The have it as 85% efficient i.e 1 BTU in .85 btu out.

So my 1:1 assertion seems reasonable.

Obviously if the cost of NG approaches that of oil on a BTU basis then either we will see very steep discounts for the heavy sour crudes or they simply won't be used since it makes more sense to just burn the NG.

I suspect T Boone Pickens has done a similar calculation and realized that it makes more sense to just switch to NG and skip buying the heavy sour crudes. What he is not telling you is that whats really going on is its simply not worth complex refining of the heavy sour crudes if NG is in short supply.

He likes to picture it as our way off oil but its really not. It just simpler to burn the NG directly and only go through fairly simple refining of heavy sour crudes and use the residuals like we used to.

Complex refining itself seems to me at least to only be reasonable during the time period when NG is a lot cheaper than oil on a per BTU basis like 5:1-3:1.

The lack of cheap NG coupled with declining light sweet crudes is the real problem the heavy sour crudes are worth little in a world of expensive NG. Given that the gasoline yields are half those vs the light sweet crudes in a simple refining schema they practically don't matter unless we have lots of cheap NG. And if we had lots of cheap NG then might as well just burn it. If we have expensive NG might as well burn it.

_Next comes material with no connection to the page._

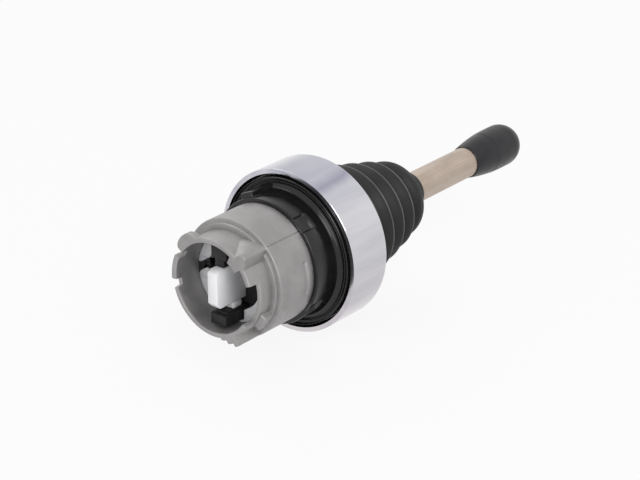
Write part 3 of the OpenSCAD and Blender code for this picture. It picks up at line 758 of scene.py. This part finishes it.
# ---------------------------------------------------------------- boot
FOLDS = 4
FIRST_CREST, FIRST_CREST_R = 12.4, 11.15
FOLD_PITCH = 4.2
FOLD_TAPER = 1.0
FOLD_DEPTH = 1.9
FOLD_BULGE = 1.6                             # power of the curve up to the crest
FOLD_STEPS, FRONT_STEPS = 12, 5
FIRST_ROW = 5                                # of fold 0, which rises from the rim without a valley
FRONT_HOLLOW = 0.18
VALLEY_SHARE = 0.68                          # of the pitch, from a crest back to its valley
CREST_LIP = ((0.07, 0.06), (0.09, 0.16), (0.03, 0.27), (-0.14, 0.36))     # from the crest
BOOT_WALL = 0.7
RIM_R = COLLAR_R - 0.2                       # the rim is clamped between collar and bezel
RIM_IN = COLLAR_R - 3.4
RIM_BACK = COLLAR_Z + 0.05
THROAT_R = BEZEL_HOLE_R - 0.3                # where it passes the hole of the bezel
SEAM = 2                                     # the valley where the two halves meet
DOME_L = 2.8
NECK_L = 3.2


def crest(i):
    return FIRST_CREST_R - i * FOLD_TAPER, FIRST_CREST + i * FOLD_PITCH


def valley(i):
    """Valley behind fold i."""
    r, z = crest(i)
    return r - FOLD_DEPTH, z - VALLEY_SHARE * FOLD_PITCH


def fold(i, r_top, z_top):
    """Convex rear side of a fold, from its valley to its crest."""
    vr, vz = valley(i)
    out = []
    for k in range(FOLD_STEPS + 1):
        t = k / FOLD_STEPS
        out.append((vr + (r_top - vr) * (1 - (1 - t) ** FOLD_BULGE), vz + (z_top - vz) * t))
    return out


def crest_lip(i):
    """Rounded lip that the crest turns over."""
    r, z = crest(i)
    return [(r + dr, z + dz) for dr, dz in CREST_LIP]


def front_side(i):
    """Front side of fold i, hollow, down to the next valley."""
    r0, z0 = crest_lip(i)[-1]
    vr, vz = valley(i + 1)
    return [(r0 + (vr - r0) * t, z0 + (vz - z0) * t + FRONT_HOLLOW * math.sin(math.pi * t))
            for t in [(k + 1) / (FRONT_STEPS + 1) for k in range(FRONT_STEPS)]]


def boot_outside(low, high):
    """Outer profile from the valley behind fold low to the valley behind fold high."""
    out = []
    for i in range(low, high):
        out += fold(i, *crest(i))[(0 if i else FIRST_ROW):] + crest_lip(i) + front_side(i)
    return out


def boot_inside(low, high):
    """Inner profile from the valley in front of fold high - 1 back to the crest of fold low."""
    out = []
    for i in reversed(range(low, high)):
        r, z = crest(i)
        vr, vz = valley(i + 1)
        out += [(vr - BOOT_WALL, vz + 0.1), (r - 1.4 * BOOT_WALL, z)]
    return out


def crest_highlight_rows(profile):
    """Rows of the profile where a crest lip turns over, painted lighter as a highlight."""
    tops = [crest_lip(i)[0] for i in range(FOLDS)]
    return {k + d for k, p in enumerate(profile) if p in tops for d in (-1, 0, 1)}


seam_r, seam_z = valley(SEAM)
lower = ([(RIM_R, RIM_BACK), (RIM_R, RIM_TOP - 0.05), (THROAT_R, RIM_TOP),
          (THROAT_R, BEZEL_Z - 0.25), (valley(0)[0] + 0.8, BEZEL_Z + 0.15)]
         + boot_outside(0, SEAM) + [(seam_r, seam_z)]
         + boot_inside(0, SEAM) + [(RIM_IN, BEZEL_Z), (RIM_IN, RIM_BACK)])
boot_low = lathe("boot_lower_folds", lower, "boot_rubber", 256, sharp=60)
# The crest lips take the lighter rubber of the painted highlight.
accent(boot_low, crest_highlight_rows(lower), len(lower), "boot_crest_highlight")

dome_r, dome_z = crest(FOLDS)[0], crest(FOLDS)[1] - 0.7
neck_r = LEVER_R + 1.45
neck_z = dome_z + DOME_L
neck_end = neck_z + NECK_L
hug_r = LEVER_R + 0.12                       # bore of the neck round the rod
dome = [(neck_r + (dome_r - neck_r) * math.cos(math.radians(a)),
         dome_z + DOME_L * math.sin(math.radians(a))) for a in range(8, 91, 8)]
upper = (boot_outside(SEAM, FOLDS) + fold(FOLDS, dome_r, dome_z) + dome
         + [(neck_r - 0.05, neck_z + 0.1), (neck_r - 0.22, neck_z + 0.25 * NECK_L),
            (neck_r - 0.42, neck_z + 0.55 * NECK_L), (neck_r - 0.62, neck_end - 0.45),
            (neck_r - 0.78, neck_end - 0.12), (neck_r - 0.95, neck_end),
            (hug_r + 0.08, neck_end), (hug_r, neck_end - 0.12), (hug_r, neck_z + 0.3),
            (hug_r + 0.6, neck_z - BOOT_WALL),
            ((neck_r + dome_r) / 2 - BOOT_WALL, dome_z + 0.75 * DOME_L - BOOT_WALL),
            (dome_r - 1.2 * BOOT_WALL, dome_z - 0.2)]
         + boot_inside(SEAM, FOLDS) + [(seam_r - BOOT_WALL, seam_z + 0.1)])
boot_high = lathe("boot_upper_folds", upper, "boot_rubber", 256, sharp=60)
# The crest lips take the lighter rubber of the painted highlight.
accent(boot_high, crest_highlight_rows(upper), len(upper), "boot_crest_highlight")
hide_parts("boot")
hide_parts("boot")
for half, first, second, z_from, z_to in (
        (boot_low, "housing", "gimbal", BEZEL_Z, seam_z - 0.4),
        (boot_high, "gimbal", "lever", seam_z + 0.4, dome_z)):
    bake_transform(half)

# ---------------------------------------------------------------- lever
rod = spindle("lever_rod_plated", rounded([
    (0, SOCKET_Z), (LEVER_R, SOCKET_Z), (LEVER_R, ROD_END), (0, ROD_END)], 0.4, 5, closed=False),
    "nickel_rod", 192)
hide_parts("lever_shaft")
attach(rod, "lever")

# The grip swells from its mouth to a round nose, with a faint step on the way.
GRIP_STEPS = 40
SWELL_L = 0.58 * (KNOB_END - KNOB_START)
SWELL_POWER = 2.3
NOSE_Z = KNOB_END - KNOB_R
MOUTH_R = LEVER_R + 0.22
GRIP_BORE_R = LEVER_R + 0.03
GRIP_BORE_END = KNOB_START + 9.7
grip_out = [(MOUTH_R - 0.12, KNOB_START), (MOUTH_R - 0.02, KNOB_START + 0.06)]
for k in range(GRIP_STEPS + 1):
    t = k / GRIP_STEPS
    ridge = 0.035 * step(t, 0.62, 0.06) - 0.05
    grip_out.append((MOUTH_R + (KNOB_R - MOUTH_R) * (1 - (1 - t) ** SWELL_POWER)
                     + ridge * min(1, 4 * t) * (1 - step(t, 0.9, 0.2)),
                     KNOB_START + 0.15 + (SWELL_L - 0.15) * t))
for a in range(0, 86, 4):
    grip_out.append((KNOB_R * math.cos(math.radians(a)),
                     NOSE_Z + KNOB_R * math.sin(math.radians(a))))
grip = spindle("knob_grip", [(0, GRIP_BORE_END), (GRIP_BORE_R, GRIP_BORE_END),
                             (GRIP_BORE_R, KNOB_START + 0.08)] + grip_out + [(0, KNOB_END)],
               "knob_plastic", 192, sharp=50)
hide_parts("knob")
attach(grip, "lever")

# ---------------------------------------------------------------- stage
# FLOOR_SIZE and the places and sizes of the lamps are in metres.
WHITE = (1, 1, 1, 1)
FLOOR_TONE = (0.80, 0.80, 0.81, 1)
FLOOR_Z = -16.6                              # clear of the grip when the lever is pressed down
FLOOR_SIZE = 6.0
FLOOR_GLOW = 0.88                            # share of plain white that the camera sees
FILL_LEVEL = 0.55                            # light of the world on the object
LAMPS = (("key_soft", (-0.50, 0.22, 0.46), 0.50, 2.0),                # place, size and watts
         ("fill_soft", (-0.25, 0.62, 0.22), 0.50, 1.3),
         ("rim_soft", (0.45, -0.10, 0.55), 0.45, 1.0))


def seen_rays(nt):
    """1 for camera, glossy and transmission rays, and 0 for the rest."""
    path = nt.nodes.new("ShaderNodeLightPath")
    return maths(nt, "MAXIMUM", path.outputs["Is Camera Ray"],
                 maths(nt, "MAXIMUM", path.outputs["Is Glossy Ray"],
                       path.outputs["Is Transmission Ray"]))


def lit(nt, kind, output, colour, strength=None):
    """Shader node of one colour."""
    n = nt.nodes.new(kind)
    n.inputs["Color"].default_value = colour
    if strength is not None:
        n.inputs["Strength"].default_value = strength
    return n.outputs[output]


def mixed_output(nt, kind, fac, first, second):
    """Output node fed by two shaders, of which the second takes the share fac."""
    mix = nt.nodes.new("ShaderNodeMixShader")
    nt.links.new(fac, mix.inputs["Fac"])
    nt.links.new(first, mix.inputs[1])
    nt.links.new(second, mix.inputs[2])
    nt.links.new(mix.outputs["Shader"], nt.nodes.new(kind).inputs["Surface"])


def floor_material():
    """Pale floor that is mostly plain white to the camera, so its shadow stays faint."""
    mat = bpy.data.materials.new("floor_pale")
    mat.use_nodes = True
    nt = mat.node_tree
    nt.nodes.clear()
    mixed_output(nt, "ShaderNodeOutputMaterial",
                 maths(nt, "MULTIPLY", seen_rays(nt), FLOOR_GLOW),
                 lit(nt, "ShaderNodeBsdfDiffuse", "BSDF", FLOOR_TONE),
                 lit(nt, "ShaderNodeEmission", "Emission", WHITE, 1.0))
    return mat


def softbox(name, where, size, power):
    """Round soft lamp that faces the origin."""
    light = bpy.data.lights.new(name, "AREA")
    light.shape = "DISK"
    light.size = size
    light.energy = power
    obj = linked(name, light)
    obj.location = where
    obj.rotation_mode = "QUATERNION"
    obj.rotation_quaternion = (-Vector(where)).to_track_quat("-Z", "Y")


half, z = FLOOR_SIZE / 2, FLOOR_Z * MM
floor_mesh = bpy.data.meshes.new("floor")
floor_mesh.from_pydata([(-half, -half, z), (half, -half, z), (half, half, z), (-half, half, z)],
                       [], [(0, 1, 2, 3)])
floor_mesh.materials.append(floor_material())
floor = linked("floor", floor_mesh)

world = bpy.data.worlds.new("studio")
bpy.context.scene.world = world
world.use_nodes = True
wt = world.node_tree
wt.nodes.clear()
mixed_output(wt, "ShaderNodeOutputWorld", seen_rays(wt),
             lit(wt, "ShaderNodeBackground", "Background", WHITE, FILL_LEVEL),
             lit(wt, "ShaderNodeBackground", "Background", WHITE, 1.0))
for lamp in LAMPS:
    softbox(*lamp)

# ---------------------------------------------------------------- camera
CAMERA_AZIMUTH = 219.2
CAMERA_ELEVATION = 24.2
CAMERA_DISTANCE = 332.8
CAMERA_TARGET = (-6.04, -1.72, 3.29)
SENSOR_WIDTH, LENS = 36, 112.5
az, el = math.radians(CAMERA_AZIMUTH), math.radians(CAMERA_ELEVATION)
back = Vector((math.sin(az) * math.cos(el), -math.cos(az) * math.cos(el), math.sin(el)))
camera = bpy.data.cameras.new("camera")
camera.sensor_width = SENSOR_WIDTH
camera.lens = LENS
camera.clip_start, camera.clip_end = 0.01, 20
eye = linked("camera", camera)
eye.location = (Vector(CAMERA_TARGET) + back * CAMERA_DISTANCE) * MM
eye.rotation_mode = "QUATERNION"
eye.rotation_quaternion = (-back).to_track_quat("-Z", "Y")
bpy.context.scene.camera = eye
bpy.context.scene.view_settings.view_transform = "Standard"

Small wonder the heavy sour crudes are hard to sell they really don't have any value or at best its 50% or less of the value of light sweet crudes if NG was priced equal on a btu basis to oil.

In my opinion this situation makes a move to light sweet and NG directly as the next big thing. Pickens of course sees this. What he is not saying is overall we get no more energy since we won't extract the heavy sour oils.

Thanks! It would be good if we could figure out a way to use heavy sour crudes, without using natural gas. I'm afraid it would just be asphalt or something equivalent.